Jensen redux: an historical aside

From: Phil Graham (pw.graham@student.qut.edu.au)
Date: Sun Dec 05 1999 - 16:09:01 PST


http://shr.stanford.edu/shreview/5-Sup/text/thurtle.html

Phillip Thurtle

the creation of genetic identity: the implications for the biological
control of society

"In the April 29, 1911 issue of the Scientific American Supplement No.
1843, G. Clark Nuttal summarized the relationship between genetics and
eugenics in his article "Eugenics and Genetics: 'Good Breeding' and its
significance." Both sciences were born from the desire to understand the
age old dilemma of inheritance:

The terms are new-the problems they stand for are as old as Cain and Abel.
And yet it is well that the nomenclature should be of today, for these
terms represent the points of attack at which we of the present, with the
latest weapons of modernity, are attempting to storm the hitherto
impregnable strongholds of the mysterious heritage of the children of men.[12]

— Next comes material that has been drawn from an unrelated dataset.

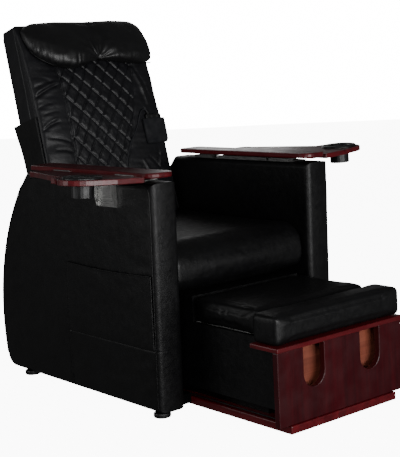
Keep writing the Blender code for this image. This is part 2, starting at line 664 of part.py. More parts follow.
def build_massage_unit(back):
    """Rails in the shell, and a carriage with two pairs of rollers that climbs on them."""
    def build_rails(bm):
        for x in (-RAIL_X, RAIL_X):
            fill_cylinder(bm, (x, RAIL_W, 0.340), 0.005, 0.580, "z", 12)
    rails = add_object("massage_rails", mesh_from(build_rails), STEEL, back)
    for v in (0.045, 0.635):
        join(rails, guide_box((-0.112, 0.040, v - 0.006), (0.112, 0.060, v + 0.006)))

    axis = add_axis("massage_carriage_axis", (0.0, 0.0, CARRIAGE_V), parent=back)
    carriage = box("massage_carriage", (-0.086, 0.0435, -0.070), (0.086, 0.0560, 0.070), DARK_STEEL, axis)
    for _, side in SIDES:
        join(carriage, guide_cylinder((side * RAIL_X, RAIL_W, 0.0), 0.0095, 0.120, "z", 16))
        for v in (-ROLLER_STEP, ROLLER_STEP):
            ear = mirror_x((0.074, ROLLER_W - 0.009, v - 0.009), (0.078, 0.046, v + 0.009), side)
            join(carriage, guide_box(*ear))
    for _, side in SIDES:
        cut(carriage, guide_cylinder((side * RAIL_X, RAIL_W, 0.0), 0.0056, 0.2, "z", 16))
    for v in (-ROLLER_STEP, ROLLER_STEP):
        cut(carriage, guide_cylinder((0.0, ROLLER_W, v), 0.0046, 0.2, "x", 12))
    cylinder("massage_motor", (0.0, 0.0245, 0.0), 0.018, 0.110, "x", DARK_STEEL, axis, 16)

    for name, v in (("upper", ROLLER_STEP), ("lower", -ROLLER_STEP)):
        spin = add_axis(f"{name}_roller_axis", (0.0, ROLLER_W, v), parent=axis)
        rollers = cylinder(f"massage_rollers_{name}", (0.0, 0.0, 0.0), 0.004, 0.160, "x", RUBBER, spin, 12)
        for x in (-0.048, 0.048):
            join(rollers, guide_cylinder((x, 0.0, 0.0), ROLLER_RADIUS, 0.030, "x", 16))


def build_remote(back):
    """A hand control in a mesh pouch on the sitter's left, with its cord."""
    outer = ((0.144, -0.0865, 0.288), (0.236, -0.0665, 0.372))
    pouch = box("remote_pouch", *outer, MESH, back, bevel=0.003)
    cut(pouch, guide_box((0.1468, -0.0842, 0.2910), (0.2332, -0.0688, 0.42)))
    control = box("remote_control", (0.160, -0.0820, 0.294), (0.222, -0.0700, 0.388), PLASTIC, back,
                  bevel=0.0025)
    for name, x in (("power", 0.180), ("mode", 0.202)):
        cut(control, guide_cylinder((x, -0.0830, 0.3785), 0.0054, 0.0060, "y", 16))
        key = add_axis(f"{name}_button_axis", (x, -0.0826, 0.3785), parent=back)
        cylinder(f"remote_{name}_button", (0.0, 0.0, 0.0), 0.0050, 0.0026, "y", RUBBER, key, 14)
    box("remote_cord_clip", (0.038, -0.0750, 0.060), (0.052, -0.0663, 0.084), PLASTIC, back, bevel=0.002)
    route = [(0.172, -0.0760, 0.3885), (0.1715, -0.0760, 0.3970), (0.1640, -0.0760, 0.4055),
             (0.1500, -0.0755, 0.4030), (0.1370, -0.0740, 0.3840), (0.1260, -0.0725, 0.3580),
             (0.1080, -0.0718, 0.3310), (0.0860, -0.0718, 0.3040), (0.0640, -0.0718, 0.2680),
             (0.0500, -0.0718, 0.2300), (0.0450, -0.0718, 0.1900), (0.0435, -0.0718, 0.1500),
             (0.0445, -0.0714, 0.1150), (0.0450, -0.0712, 0.0846)]
    tube("remote_cord", smooth_path(route, 0.0080), 0.0030, RUBBER, back, sides=2)


def build_backrest():
    back = add_axis("backrest_axis", (0.0, *BACK_AXIS), (-BACK_TILT, 0.0, 0.0))
    build_back_frame(back)
    build_shell(back)
    build_back_cushion(back)
    build_pillow(back)
    build_skirt(back)
    build_massage_unit(back)
    build_remote(back)


# ---------------------------------------------------------------- footrest
def build_footrest():
    foot = add_axis("footrest_axis", (0.0, 0.0, 0.0))
    base = box("footrest_base", (-BASE_HALF, BASE_Y[0], BASE_Z[0]), (BASE_HALF, BASE_Y[1], BASE_Z[1]),
               WOOD, foot, bevel=0.003)
    for y in WHEEL_Y:
        cut(base, guide_box((-0.192, y - 0.0045, -0.01), (0.192, y + 0.0045, 0.0150)))
        for _, side in SIDES:
            pocket = ((WHEEL_X - 0.009, y - 0.013, -0.01), (WHEEL_X + 0.009, y + 0.013, 0.0230))
            cut(base, guide_box(*mirror_x(*pocket, side)))
    for name, y in zip(("front", "rear"), WHEEL_Y):
        spin = add_axis(f"{name}_wheel_axis", (0.0, y, WHEEL_RADIUS), parent=foot)
        wheels = cylinder(f"footrest_wheels_{name}", (0.0, 0.0, 0.0), 0.003, 0.380, "x", STEEL, spin, 12)
        for x in (-WHEEL_X, WHEEL_X):
            join(wheels, guide_cylinder((x, 0.0, 0.0), WHEEL_RADIUS, 0.012, "x", 24))

    panel = box("footrest_front_panel", (-PANEL_HALF, PANEL_Y[0], PANEL_Z[0]),
                (PANEL_HALF, PANEL_Y[1], PANEL_Z[1]), WOOD, foot)
    middle_y = (PANEL_Y[0] + PANEL_Y[1]) / 2
    for x in (-SLOT_X, SLOT_X):
        low_z = SLOT_BOTTOM + SLOT_RADIUS
        outline = (arc((x, low_z), SLOT_RADIUS, 180, 360, 10)
                   + [(x + SLOT_RADIUS, 0.26), (x - SLOT_RADIUS, 0.26)])
        slot = plate("guide_slot", outline, -0.03 - middle_y, 0.03 - middle_y, "z", collection=cutters)
        slot.rotation_euler = (math.pi / 2, 0.0, 0.0)
        cut(panel, slot)
    add_bevel(panel, 0.0025, 2)
    box("footrest_backboard", (-0.190, -0.3180, PANEL_Z[0]), (0.190, -0.3060, PANEL_Z[1]), RAW_WOOD, foot)
    box("footrest_shelf", (-SHELF_HALF, SHELF_Y[0], SHELF_Z[0]), (SHELF_HALF, SHELF_Y[1], SHELF_Z[1]),
        WOOD, foot, bevel=0.003)
    box("footrest_pad", (-PAD_HALF, PAD_Y[0], PAD_Z[0]), (PAD_HALF, PAD_Y[1], PAD_Z[1]),
        LEATHER, foot, bevel=0.012, segments=3)

    tub_box = box("footrest_box", (-BOX_HALF, BOX_Y[0], BOX_Z[0]), (BOX_HALF, BOX_Y[1], BOX_Z[1]),
                  LEATHER, foot)
    join(tub_box, guide_box((-0.165, BOX_Y[0] + 0.02, BASE_Z[1] + GAP), (0.165, 0.150, BOX_Z[0] + 0.004)))
    join(tub_box, guide_box((-BOX_HALF, -0.3055, BOX_Z[0]), (BOX_HALF, BOX_Y[0] + 0.004, PANEL_Z[1])))
    cut(tub_box, guide_box((-BOX_HALF + BOX_WALL, BOX_Y[0] + BOX_WALL, BOX_Z[0] + BOX_WALL),
                           (BOX_HALF - BOX_WALL, 0.040, 0.30)))
    join(tub_box, guide_box((-BOX_HALF, 0.052, 0.20), (BOX_HALF, BOX_Y[1], LID_Z[1])))
    for _, side in SIDES:   # cheeks close the ends of the hand space behind the front panel
        join(tub_box, guide_box(*mirror_x((0.1935, PANEL_Y[1] + GAP, BOX_Z[0]),
                                          (BOX_HALF, -0.3050, PANEL_Z[1]), side)))
    join(tub_box, guide_box((-BOX_HALF, 0.0065, LID_Z[0] + 0.001), (BOX_HALF, 0.060, LID_Z[1])))
    build_basin(foot)

    lid_axis = add_axis("lid_axis", (0.0, *LID_AXIS), parent=foot)
    low = (-LID_HALF, LID_Y[0] - LID_AXIS[0], LID_Z[0] - LID_AXIS[1])
    high = (LID_HALF, LID_Y[1] - LID_AXIS[0], LID_Z[1] - LID_AXIS[1])
    box("footrest_lid", low, high, LEATHER, lid_axis, bevel=0.012, segments=3)


def build_basin(foot):
    """A tapered foot basin with a flat rim, hanging in the box."""
    def fill_tub(bm, half, y0, y1, z0, z1, shrink):
        made = bmesh.ops.create_cube(bm, size=1.0)
        for vert in made["verts"]:
            inset = 0.0 if vert.co.z > 0 else shrink
            vert.co.x = (half - inset) * (1 if vert.co.x > 0 else -1)
            vert.co.y = y1 - inset if vert.co.y > 0 else y0 + inset
            vert.co.z = z1 if vert.co.z > 0 else z0
    floor = BOX_Z[0] + BOX_WALL + GAP
    outer = mesh_from(lambda bm: fill_tub(bm, 0.184, -0.244, 0.032, floor, 0.2400, 0.022))
    basin = add_bevel(add_object("foot_basin", outer, TUB, foot), 0.010, 2)
    join(basin, guide_box((-0.190, -0.249, 0.2390), (0.190, 0.037, 0.2430)))
    inner = mesh_from(lambda bm: fill_tub(bm, 0.180, -0.240, 0.028, floor + 0.004, 0.2600, 0.026))
    cut(basin, add_bevel(add_object("guide_tub", inner, collection=cutters), 0.010, 2))


# ---------------------------------------------------------------- assembly
for side_name, side_sign in SIDES:
    build_arm(side_name, side_sign)
    build_pocket(side_name, side_sign)
    build_feet(side_name, side_sign)
    build_board(side_name, side_sign)
    build_spacer(side_name, side_sign)
    build_fixed_leaf(side_name, side_sign)
    build_tray(side_name, side_sign)
    build_bracket(side_name, side_sign)
build_seat()
build_actuator_mount()
build_rear_panel()
build_guide_rails()
build_backrest()
build_actuator()
build_footrest()
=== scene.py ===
"""The pedicure spa chair's looks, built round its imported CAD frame."""

import json
import math

import bmesh
import bpy
import numpy as np
from mathutils import Matrix, Vector


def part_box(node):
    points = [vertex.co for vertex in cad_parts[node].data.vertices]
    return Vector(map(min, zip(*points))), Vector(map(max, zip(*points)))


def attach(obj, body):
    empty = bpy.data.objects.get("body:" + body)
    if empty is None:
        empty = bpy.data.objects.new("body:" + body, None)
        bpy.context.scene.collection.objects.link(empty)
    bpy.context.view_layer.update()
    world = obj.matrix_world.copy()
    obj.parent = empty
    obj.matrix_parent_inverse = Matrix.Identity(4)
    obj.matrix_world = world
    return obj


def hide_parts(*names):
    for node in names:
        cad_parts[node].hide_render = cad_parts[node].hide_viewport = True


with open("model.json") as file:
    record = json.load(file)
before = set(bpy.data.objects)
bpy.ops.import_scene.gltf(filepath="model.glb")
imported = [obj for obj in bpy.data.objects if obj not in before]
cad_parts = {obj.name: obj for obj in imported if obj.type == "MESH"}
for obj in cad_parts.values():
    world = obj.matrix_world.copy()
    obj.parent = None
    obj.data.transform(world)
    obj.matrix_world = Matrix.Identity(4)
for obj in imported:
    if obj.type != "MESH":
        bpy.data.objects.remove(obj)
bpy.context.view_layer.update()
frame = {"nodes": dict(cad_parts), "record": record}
NODES = frame["nodes"]

MID_Y = 0.2516                       # the chair's own y is measured from the arm panels' foot
HINGE = (0.635, 0.400)               # recline axis, in the chair's y and z
TILT = math.radians(14.3)            # the backrest's lean at rest
SIDES = (("right", -1), ("left", 1))  # the sitter's side, and the sign of its x


def at(x, y, z):
    """World place of a point given in the chair's own coordinates."""
    return Vector((x, y - MID_Y, z))


def on_back(x, w, v):
    """World place of a point on the backrest: w is the depth behind its plane, v the height."""
    return at(x, HINGE[0] + w * math.cos(TILT) + v * math.sin(TILT),
              HINGE[1] - w * math.sin(TILT) + v * math.cos(TILT))


# ---------------------------------------------------------------- camera, floor and lights
# fitted to the photograph's straight edges, in pixels of its 400 x 457 frame
FOCAL_LENGTH, IMAGE_HEIGHT, AXIS_ROW = 1140.6, 457, 171.7
SENSOR = 36.0
CAMERA_PLACE = (-2.1674, -2.4107, 0.9671)
yaw, pitch, roll = (math.radians(a) for a in (39.806, 5.567, 2.885))
forward = Vector((math.sin(yaw) * math.cos(pitch), math.cos(yaw) * math.cos(pitch), -math.sin(pitch)))
right0 = Vector((math.cos(yaw), -math.sin(yaw), 0.0))
up0 = right0.cross(forward)
right = right0 * math.cos(roll) - up0 * math.sin(roll)
up = up0 * math.cos(roll) + right0 * math.sin(roll)
camera = bpy.data.objects.new("camera", bpy.data.cameras.new("camera"))
bpy.context.scene.collection.objects.link(camera)
turn = Matrix((right, up, -forward)).transposed().to_4x4()
camera.matrix_world = Matrix.Translation(at(*CAMERA_PLACE)) @ turn
camera.data.sensor_width = SENSOR
camera.data.lens = FOCAL_LENGTH / IMAGE_HEIGHT * SENSOR
camera.data.shift_y = -(IMAGE_HEIGHT / 2 - AXIS_ROW) / IMAGE_HEIGHT
camera.data.clip_end = 60.0
bpy.context.scene.camera = camera


def area_light(name, place, target, size, power):
    """A rectangular lamp at a place, turned to face its target."""
    data = bpy.data.lights.new(name, "AREA")
    data.shape = "RECTANGLE"
    data.size, data.size_y = size
    data.energy = power
    lamp = bpy.data.objects.new(name, data)
    bpy.context.scene.collection.objects.link(lamp)
    lamp.location = place
    lamp.rotation_euler = (Vector(target) - Vector(place)).to_track_quat("-Z", "Y").to_euler()


world = bpy.data.worlds.new("studio")
world.use_nodes = True
background = world.node_tree.nodes["Background"]
background.inputs["Color"].default_value = (1, 1, 1, 1)
background.inputs["Strength"].default_value = 0.085
bpy.context.scene.world = world
area_light("front", (-0.3, -3.5, 0.65), (0, 0, 0.5), (2.6, 1.2), 92)
area_light("front_left", (-1.75, -1.75, 1.0), (-0.3, -0.3, 0.6), (0.8, 0.8), 13)
area_light("rear_fill", (1.6, 3.0, 1.6), (0, 0, 0.6), (2.6, 2.2), 18)
area_light("side", (-2.4, 0.9, 0.95), (-0.34, -0.15, 0.45), (1.2, 1.0), 11)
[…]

Eugenics was seen as the moral aspect of the problem while genetics was
more concerned with mechanism. In Nuttal's eyes, "Genetics is the handmaid
of Eugenics" because it will supply the facts that will inform the
eugenicists in their delineation of the best way to increase the genetic
contribution of "the best classes in the community," while discouraging the
"degenerate and unfit
from perpetuating their weaknesses."[13] Genetics, the pure science, dealt
with mechanisms of inheritance and studied any organism, while eugenics was
considered the branch of the applied science that studied humans".